** Task to complete **
Quote the full listing word for word.

######

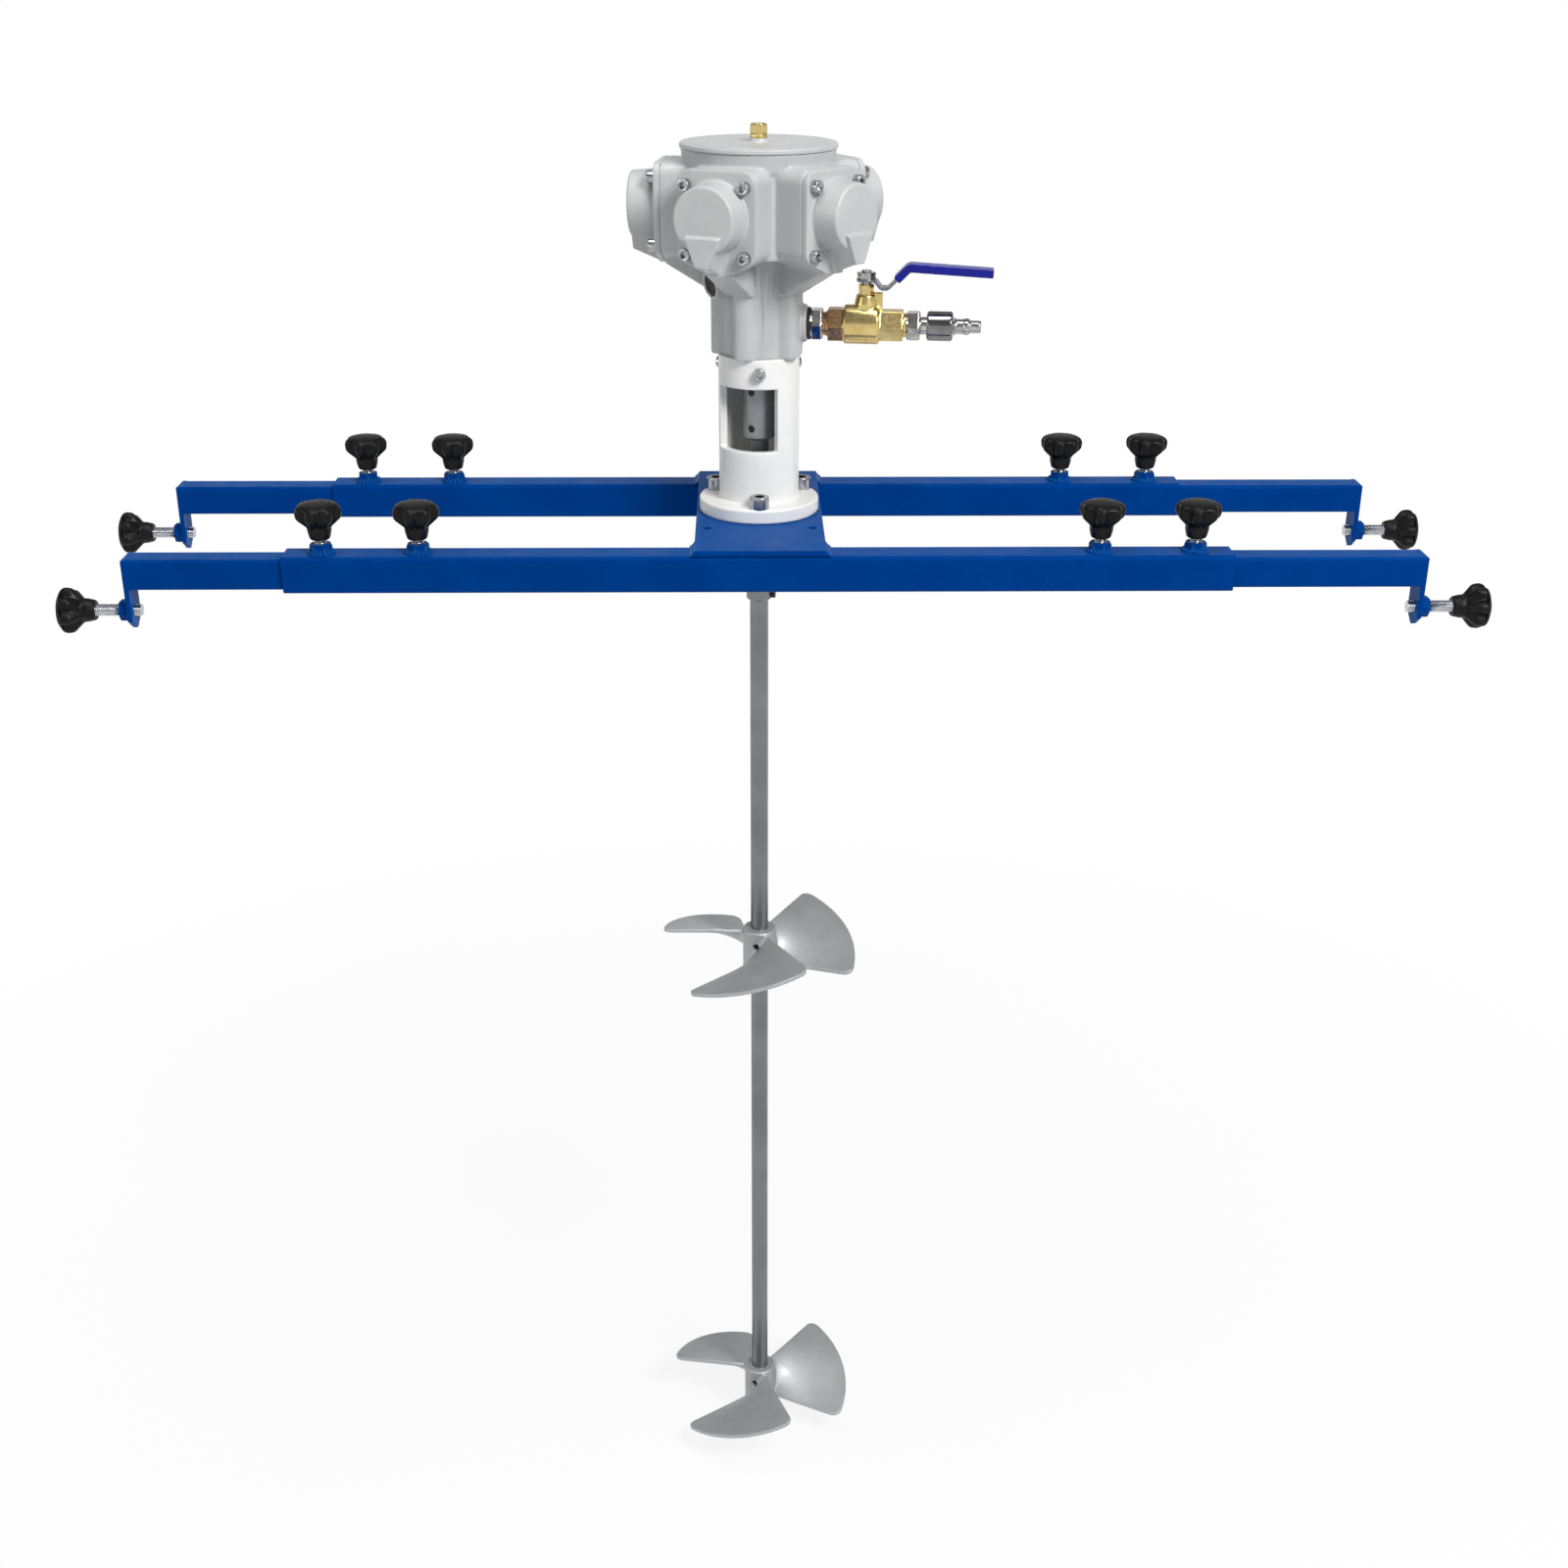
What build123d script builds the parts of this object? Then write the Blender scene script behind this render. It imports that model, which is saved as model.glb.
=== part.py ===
from build123d import *

import math
import os

# Air-driven container mixer. A plate bridge carries a five-cylinder radial air motor, a
# lantern, and a long shaft with two three-bladed impellers. Four arms slide in the bridge's
# two rails, and each arm ends in a hook plate with a clamp screw for the container's rim.
# Millimetres. The origin is the middle of the plate's top face, on the shaft's axis.
# +Z is up, +X runs along the rails to the right, and the viewer stands at -Y.
# A bearing of 0 degrees faces the viewer, and bearings grow towards +X.

# Fits and clearances
running_fit = 0.05
press_gap = 0.02
body_clearance = 0.5
tip_clearance = 0.3

# Bridge plate and rails
rail_size = 30.0
rail_wall = 2.0
rail_corner = 3.5
rail_length = 760.0
rail_half_spacing = 108.8
plate_length = 106.0
plate_thickness = 5.0
weld_leg = 6.0
weld_rise = 4.5
weld_hollow = 0.6
mount_hole_radius = 3.3
mount_spacing_x = 87.0
mount_spacing_y = 118.0
plate_shaft_hole = 20.0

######

** Task result **
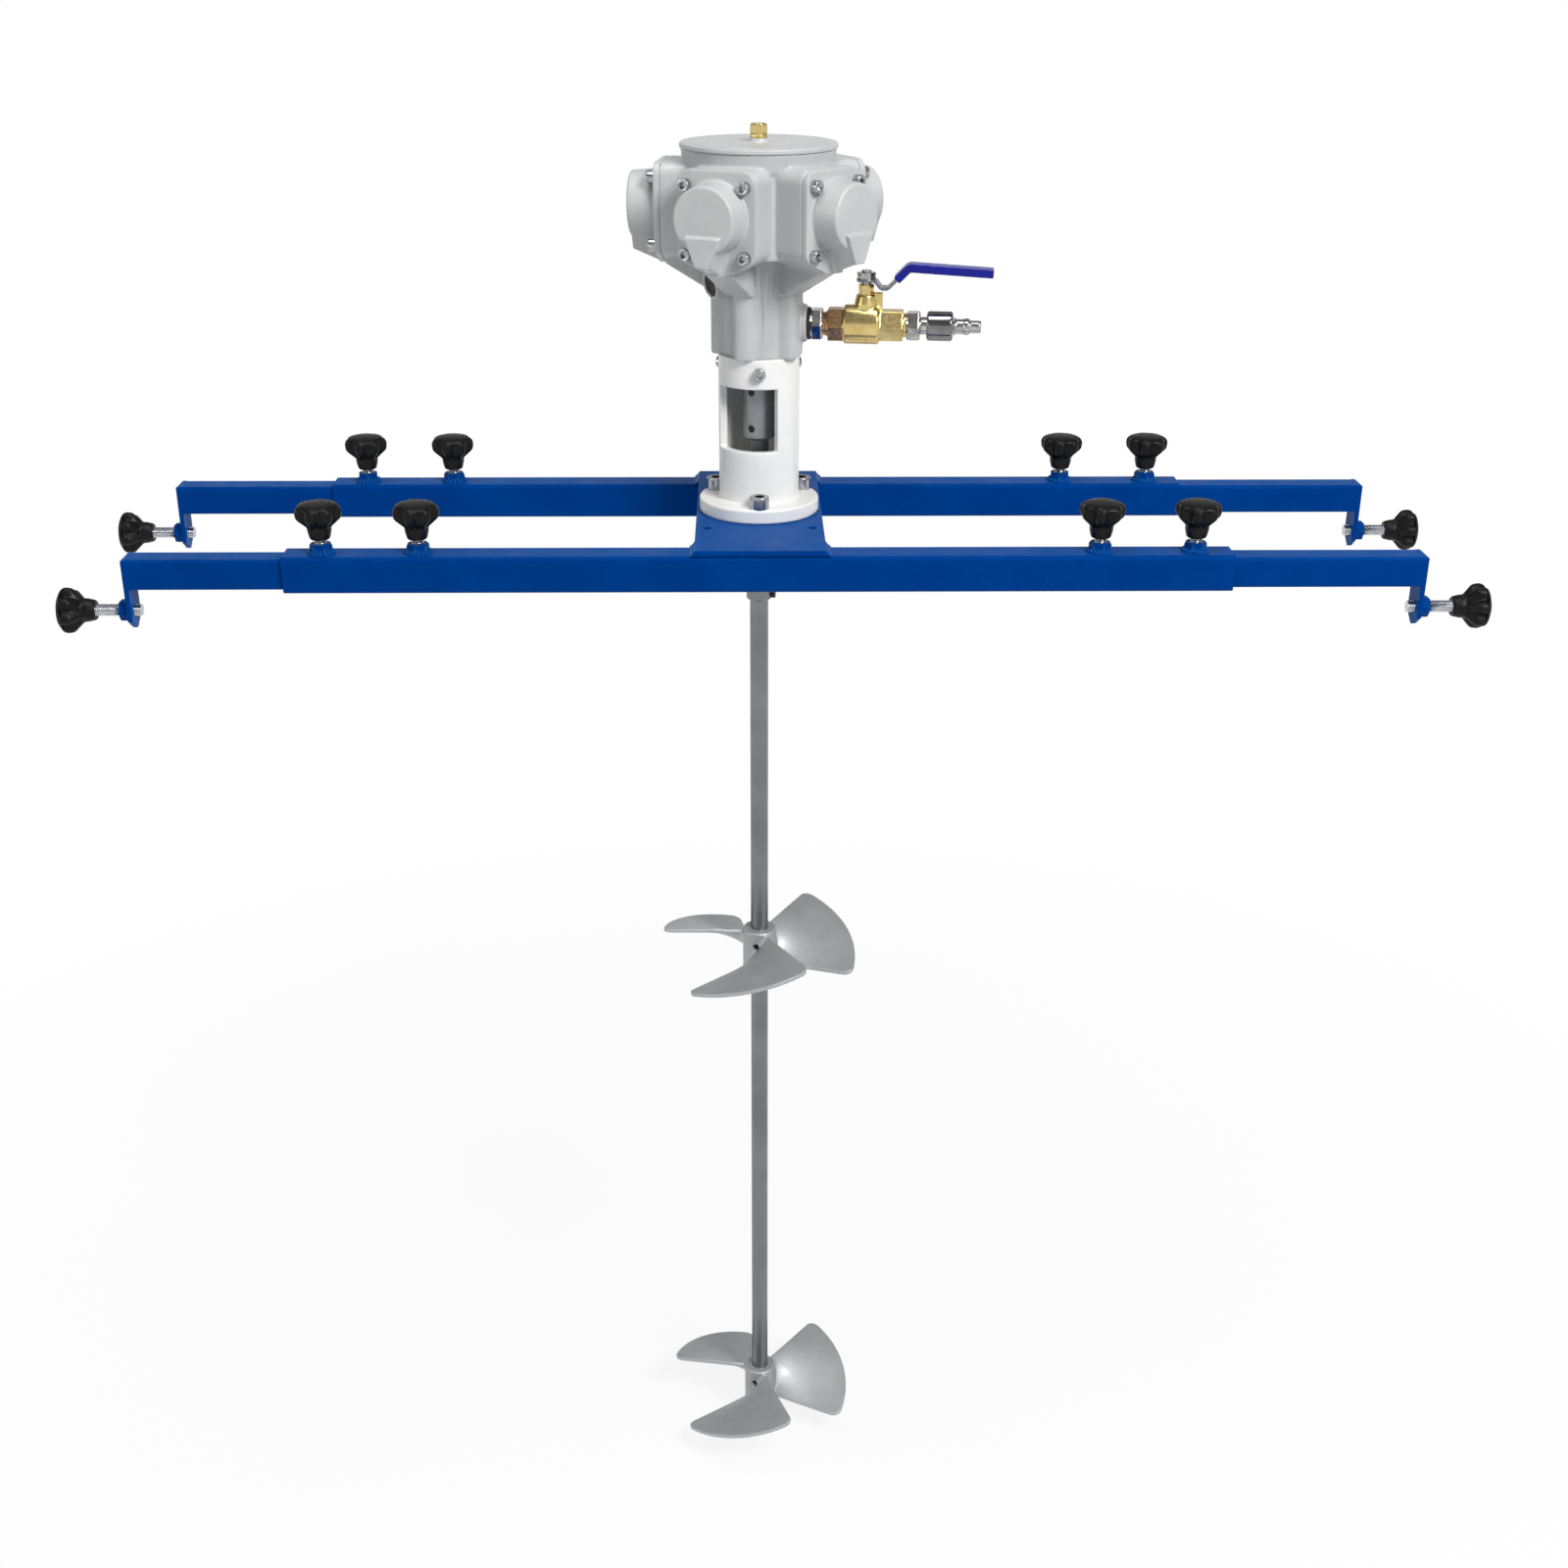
What build123d script builds the parts of this object? Then write the Blender scene script behind this render. It imports that model, which is saved as model.glb.
=== part.py ===
from build123d import *

import math
import os

# Air-driven container mixer. A plate bridge carries a five-cylinder radial air motor, a
# lantern, and a long shaft with two three-bladed impellers. Four arms slide in the bridge's
# two rails, and each arm ends in a hook plate with a clamp screw for the container's rim.
# Millimetres. The origin is the middle of the plate's top face, on the shaft's axis.
# +Z is up, +X runs along the rails to the right, and the viewer stands at -Y.
# A bearing of 0 degrees faces the viewer, and bearings grow towards +X.

# Fits and clearances
running_fit = 0.05
press_gap = 0.02
body_clearance = 0.5
tip_clearance = 0.3

# Bridge plate and rails
rail_size = 30.0
rail_wall = 2.0
rail_corner = 3.5
rail_length = 760.0
rail_half_spacing = 108.8
plate_length = 106.0
plate_thickness = 5.0
weld_leg = 6.0
weld_rise = 4.5
weld_hollow = 0.6
mount_hole_radius = 3.3
mount_spacing_x = 87.0
mount_spacing_y = 118.0
plate_shaft_hole = 20.0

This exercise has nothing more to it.